◆ **Work required**:
Set down the listing below verbatim, but only from its first line through the line containing "swivelling chain fork.".

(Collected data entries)
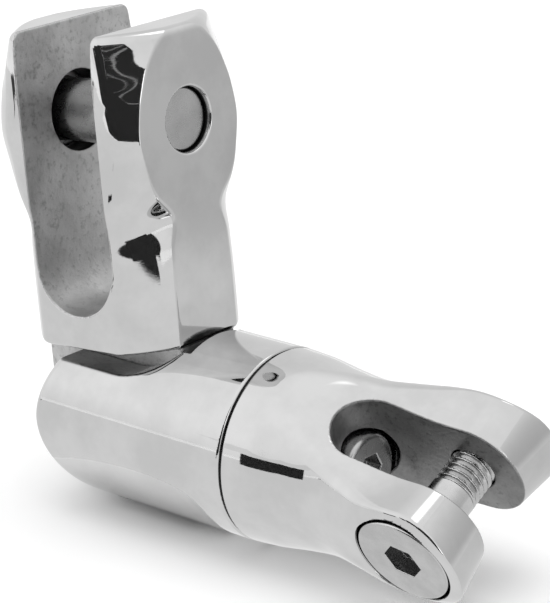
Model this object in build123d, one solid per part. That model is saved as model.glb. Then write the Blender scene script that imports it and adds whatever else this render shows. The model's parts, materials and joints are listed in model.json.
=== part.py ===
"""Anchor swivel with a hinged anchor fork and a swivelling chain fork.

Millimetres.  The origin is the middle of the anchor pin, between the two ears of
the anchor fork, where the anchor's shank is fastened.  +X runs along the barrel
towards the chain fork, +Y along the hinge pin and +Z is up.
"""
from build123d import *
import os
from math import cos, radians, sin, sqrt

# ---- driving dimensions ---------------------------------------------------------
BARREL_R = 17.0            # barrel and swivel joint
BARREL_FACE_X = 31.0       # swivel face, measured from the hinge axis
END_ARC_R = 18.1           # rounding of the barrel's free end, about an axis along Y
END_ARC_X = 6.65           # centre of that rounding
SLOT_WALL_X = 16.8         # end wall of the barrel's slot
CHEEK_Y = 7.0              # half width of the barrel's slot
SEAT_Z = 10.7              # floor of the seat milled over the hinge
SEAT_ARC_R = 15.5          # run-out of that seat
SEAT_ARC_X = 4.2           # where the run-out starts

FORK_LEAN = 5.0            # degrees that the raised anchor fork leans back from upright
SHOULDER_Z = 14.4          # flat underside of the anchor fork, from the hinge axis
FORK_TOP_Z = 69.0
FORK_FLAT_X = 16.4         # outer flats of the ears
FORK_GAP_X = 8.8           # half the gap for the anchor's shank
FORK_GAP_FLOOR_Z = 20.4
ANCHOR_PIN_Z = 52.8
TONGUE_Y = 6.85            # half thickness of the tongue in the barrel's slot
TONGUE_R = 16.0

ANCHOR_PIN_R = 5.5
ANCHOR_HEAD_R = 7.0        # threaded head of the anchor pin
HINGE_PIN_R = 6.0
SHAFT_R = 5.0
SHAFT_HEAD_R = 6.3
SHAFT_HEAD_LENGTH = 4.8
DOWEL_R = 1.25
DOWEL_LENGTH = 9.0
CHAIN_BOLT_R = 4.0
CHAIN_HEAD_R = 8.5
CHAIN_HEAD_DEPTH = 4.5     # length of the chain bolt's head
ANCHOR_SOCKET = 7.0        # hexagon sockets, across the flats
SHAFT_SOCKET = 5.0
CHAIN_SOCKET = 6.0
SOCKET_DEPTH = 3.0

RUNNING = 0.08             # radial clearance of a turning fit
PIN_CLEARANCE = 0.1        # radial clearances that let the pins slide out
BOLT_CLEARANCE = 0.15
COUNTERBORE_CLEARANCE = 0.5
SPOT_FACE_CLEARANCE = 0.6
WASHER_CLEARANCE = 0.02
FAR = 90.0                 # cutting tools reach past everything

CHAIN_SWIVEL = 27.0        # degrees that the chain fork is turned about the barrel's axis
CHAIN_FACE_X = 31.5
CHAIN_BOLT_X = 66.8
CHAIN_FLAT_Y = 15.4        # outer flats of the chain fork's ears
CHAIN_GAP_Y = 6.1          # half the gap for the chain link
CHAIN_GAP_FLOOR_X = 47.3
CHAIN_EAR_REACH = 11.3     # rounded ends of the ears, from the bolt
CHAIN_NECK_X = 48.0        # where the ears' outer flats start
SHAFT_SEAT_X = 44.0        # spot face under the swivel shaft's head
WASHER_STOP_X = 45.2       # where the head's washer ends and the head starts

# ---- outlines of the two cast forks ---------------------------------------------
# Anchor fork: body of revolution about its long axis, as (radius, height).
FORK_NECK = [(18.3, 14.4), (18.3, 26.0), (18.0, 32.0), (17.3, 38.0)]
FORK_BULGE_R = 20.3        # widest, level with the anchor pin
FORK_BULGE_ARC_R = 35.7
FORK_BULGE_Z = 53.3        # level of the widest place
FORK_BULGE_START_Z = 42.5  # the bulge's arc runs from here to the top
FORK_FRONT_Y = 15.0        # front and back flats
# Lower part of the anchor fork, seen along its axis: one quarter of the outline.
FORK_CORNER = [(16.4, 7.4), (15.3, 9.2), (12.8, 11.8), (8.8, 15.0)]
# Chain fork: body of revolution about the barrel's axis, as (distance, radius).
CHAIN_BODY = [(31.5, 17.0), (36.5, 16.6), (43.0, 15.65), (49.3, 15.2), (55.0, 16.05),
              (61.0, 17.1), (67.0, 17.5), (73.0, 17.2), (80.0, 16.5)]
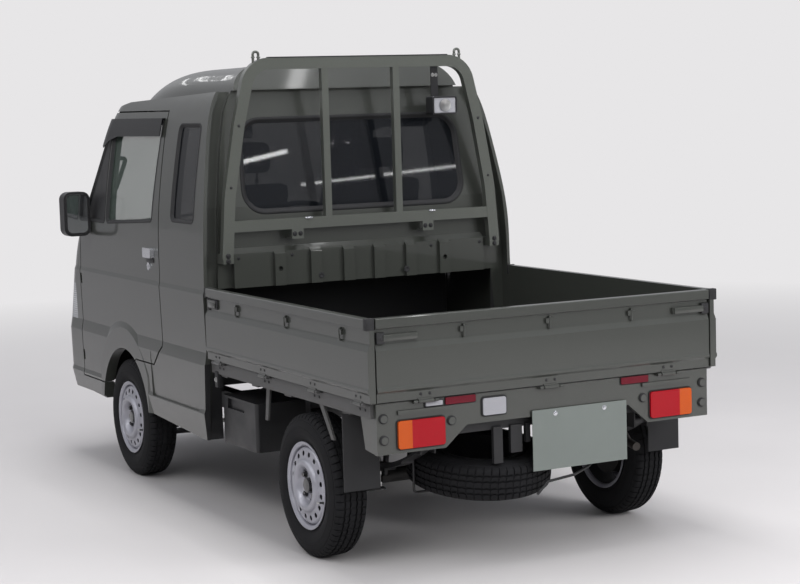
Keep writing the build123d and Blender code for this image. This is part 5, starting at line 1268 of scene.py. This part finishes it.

◆ **Result of the task**:
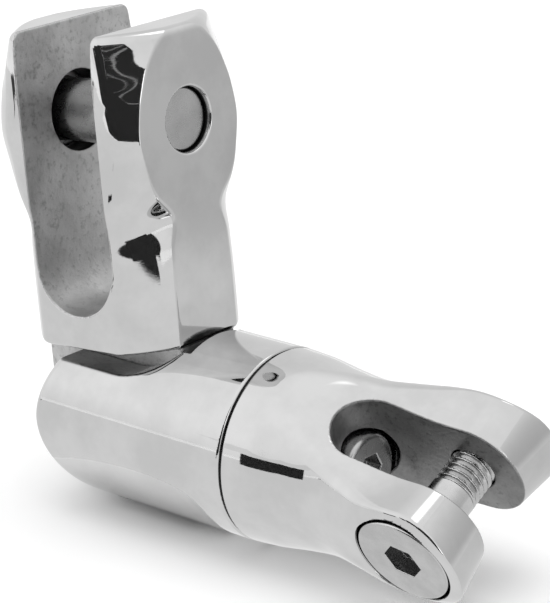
Model this object in build123d, one solid per part. That model is saved as model.glb. Then write the Blender scene script that imports it and adds whatever else this render shows. The model's parts, materials and joints are listed in model.json.
=== part.py ===
"""Anchor swivel with a hinged anchor fork and a swivelling chain fork.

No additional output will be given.